Narratives like this have been common for many generations in Minnesota. Only occasionally has a white author considered that the Dakota were worthy of sympathy or that it was mistake to punish the entire nation for all that happened in 1862. Even when an author tried to write clearly and sympathetically about the Dakota and their experience of 1862, the message did not stick. It was not until several generations had passed that certain among the white could propose the possibility that the traditional white points of view might be narrow and harsh. Clara Searle Painter and Anne Brezler, in Minnesota Grows Up, a geography textbook published in 1936, wrote:
There are people still living in Minnesota whose families were killed in the Sioux Uprising. They are very bitter against the Indians. Today we are safe and secure from Indian attacks in our homes. We are no longer afraid of the Indians. We are beginning to think of them, not as enemies, but as people. They have good points and bad points, just like the rest of us.

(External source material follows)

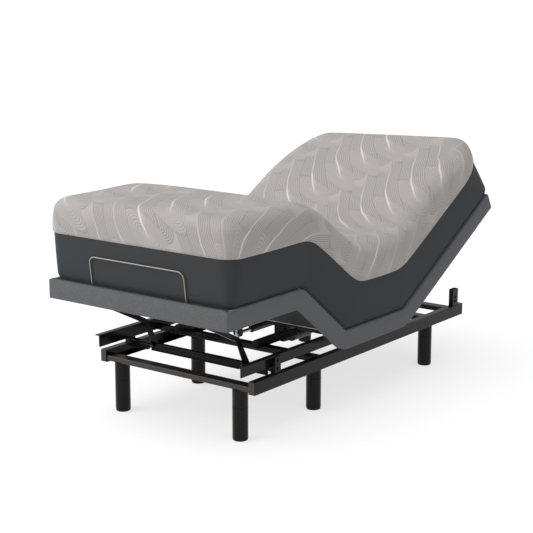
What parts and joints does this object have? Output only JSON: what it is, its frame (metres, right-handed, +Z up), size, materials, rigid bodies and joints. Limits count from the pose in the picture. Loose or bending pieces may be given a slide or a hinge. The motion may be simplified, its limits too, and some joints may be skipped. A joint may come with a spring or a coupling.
{
  "type": "adjustable bed base",
  "caption": "Adjustable bed base: steel rail frame on round legs, upholstered deck that lifts at the head and the knees, retainer bar, mattress in place.",
  "frame": {"origin": "on the floor under the middle of the bed, in the stored raised pose", "axes": "+Z up, +Y towards the head end, +X to the right as seen from the foot end; the bed is mirrored in X apart from its actuators, levers and control box"},
  "size_m": [0.9144, 1.9846, 1.0524],
  "materials": {
    "black_steel": "gloss black powder coat",
    "bronze_steel": "dark bronze satin coat",
    "zinc_steel": "zinc plated",
    "deck_board": "dust cloth over wood board",
    "border_cloth": "woven grey upholstery",
    "black_plastic": "moulded, fine texture",
    "mattress": "knitted cover over charcoal side"
  },
  "bodies": {
    "base_frame": {"control_box": "black_plastic", "end_cross_rail": "black_steel", "front_cross_rail": "bronze_steel", "front_leg_left": "black_steel", "front_leg_right": "black_steel", "front_riser_left": "black_steel", "front_riser_right": "black_steel", "head_actuator_housing": "black_plastic", "head_hinge_rod": "zinc_steel", "head_post_left": "black_steel", "head_post_right": "black_steel", "inner_cross_tube": "black_steel", "inner_rail_left": "black_steel", "inner_rail_right": "black_steel", "leg_actuator_housing": "black_plastic", "lower_rail_left": "black_steel", "lower_rail_right": "black_steel", "mattress_seat": "mattress", "mid_cross_rail": "black_steel", "mid_leg_left": "black_steel", "mid_leg_right": "black_steel", "rear_cross_rail": "black_steel", "rear_leg_left": "black_steel", "rear_leg_right": "black_steel", "rear_riser_left": "black_steel", "rear_riser_right": "black_steel", "seat_board": "deck_board", "seat_border_left": "border_cloth", "seat_border_right": "border_cloth", "seat_cross_tube_front": "black_steel", "seat_cross_tube_rear": "black_steel", "strut_cross_tube": "black_steel", "thigh_hinge_rod": "zinc_steel", "upper_rail_left": "black_steel", "upper_rail_right": "black_steel"},
    "head_deck": {"head_board": "deck_board", "head_border_left": "border_cloth", "head_border_right": "border_cloth", "head_end_border": "border_cloth", "head_lever": "black_steel", "mattress_head": "mattress"},
    "thigh_deck": {"thigh_board": "deck_board", "thigh_border_left": "border_cloth", "thigh_border_right": "border_cloth", "thigh_lever": "black_steel", "knee_hinge_rod": "zinc_steel", "mattress_thigh": "mattress"},
    "leg_deck": {"leg_board": "deck_board", "leg_border_left": "border_cloth", "leg_border_right": "border_cloth", "foot_border": "border_cloth", "strut_bracket_left": "black_steel", "strut_bracket_right": "black_steel", "retainer_bar": "bronze_steel", "mattress_leg": "mattress"},
    "leg_strut_left": {"leg_strut_left": "black_steel"},
    "leg_strut_right": {"leg_strut_right": "black_steel"},
    "head_rod": {"head_actuator_rod": "zinc_steel"},
    "leg_rod": {"leg_actuator_rod": "zinc_steel"}
  },
  "joints": [
    {"name": "head_lift", "type": "hinge", "parent": "base_frame", "child": "head_deck", "pos_m": [0, 0.2314, 0.3432], "axis": [1, 0, 0], "range_deg": [-29.4, 25.6], "deforming": ["mattress_head", "mattress_seat"]},
    {"name": "thigh_lift", "type": "hinge", "parent": "base_frame", "child": "thigh_deck", "pos_m": [0, -0.2195, 0.3432], "axis": [-1, 0, 0], "range_deg": [-38, 0], "deforming": ["mattress_thigh"]},
    {"name": "knee_fold", "type": "hinge", "parent": "thigh_deck", "child": "leg_deck", "pos_m": [0, -0.51957, 0.57764], "axis": [-1, 0, 0], "range_deg": [-0.2, 38.2], "deforming": ["mattress_leg"]},
    {"name": "strut_left_swing", "type": "hinge", "parent": "base_frame", "child": "leg_strut_left", "pos_m": [-0.24, -0.6024, 0.2655], "axis": [-1, 0, 0], "range_deg": [-38.2, 0.2]},
    {"name": "strut_right_swing", "type": "hinge", "parent": "base_frame", "child": "leg_strut_right", "pos_m": [0.24, -0.6024, 0.2655], "axis": [-1, 0, 0], "range_deg": [-38.2, 0.2]},
    {"name": "head_rod_slide", "type": "slide", "parent": "base_frame", "child": "head_rod", "axis": [0, 1, 0], "range_m": [-0.04226, 0.03684]},
    {"name": "leg_rod_slide", "type": "slide", "parent": "base_frame", "child": "leg_rod", "axis": [0, -1, 0], "range_m": [-0.05565, 0.0003]}
  ],
  "couplings": [
    {"joint": "knee_fold", "follows": "thigh_lift", "ratio": -1},
    {"joint": "strut_left_swing", "follows": "thigh_lift", "ratio": 1},
    {"joint": "strut_right_swing", "follows": "thigh_lift", "ratio": 1},
    {"joint": "head_rod_slide", "follows": "head_lift", "m_per_rad": 0.08177},
    {"joint": "leg_rod_slide", "follows": "thigh_lift", "m_per_rad": 0.08345}
  ]
}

The fact that it took so many years to reach even this feeble point of view is significant, but the book did not discuss how it was that the entire Dakota people were exiled from their homeland. And the statement did nothing to change popular views about the Dakota. At the time of Minnesota Statehood Centennial of 1958, a souvenir booklet (“Minnesota Centennial Train, 1858, 1958”) designed to “reflect the total personality of our State,” included the following summary of 1862:
The sullen brooding of the Sioux Indians fans into a flame that brings them thundering down from the hills against the white pioneers. Follows the relentless massacres of helpless settlers in the Minnesota valley. Fort Ridgely and New Ulm. From behind the cabin, shack and wagon, the besieged settlers defend their families until the yelling hordes sweep over them, goaded by myriad causes–hunger, non-payment and bitterness.
The grudging acknowledgment that there might have been causes to what occurred in 1862 is marred by the tone and the words, as if bitterness might be an aspect of personality rather than the result of actual historical events in which whites created the causes for the events that occurred.
Such points of view die hard and have yet to be replaced by a truly balanced history. Yet now that feeble attempts have been made to tell the Dakota story, representing Dakota points of view, there are whites who long for the older predominant history, in which the Dakota were a savage people and who did a great injustice to white people.
It will be illuminating to see what happens and what is said in 2012. I have no doubt that the story of the white people will be told again, though I wonder if that narrative will vary in tone or emphasis from the story told for the last 150 years. I also know that the Dakota story will be told in more detail than in the past. But I wonder whether whites will finally hear that story with respect and without complaint.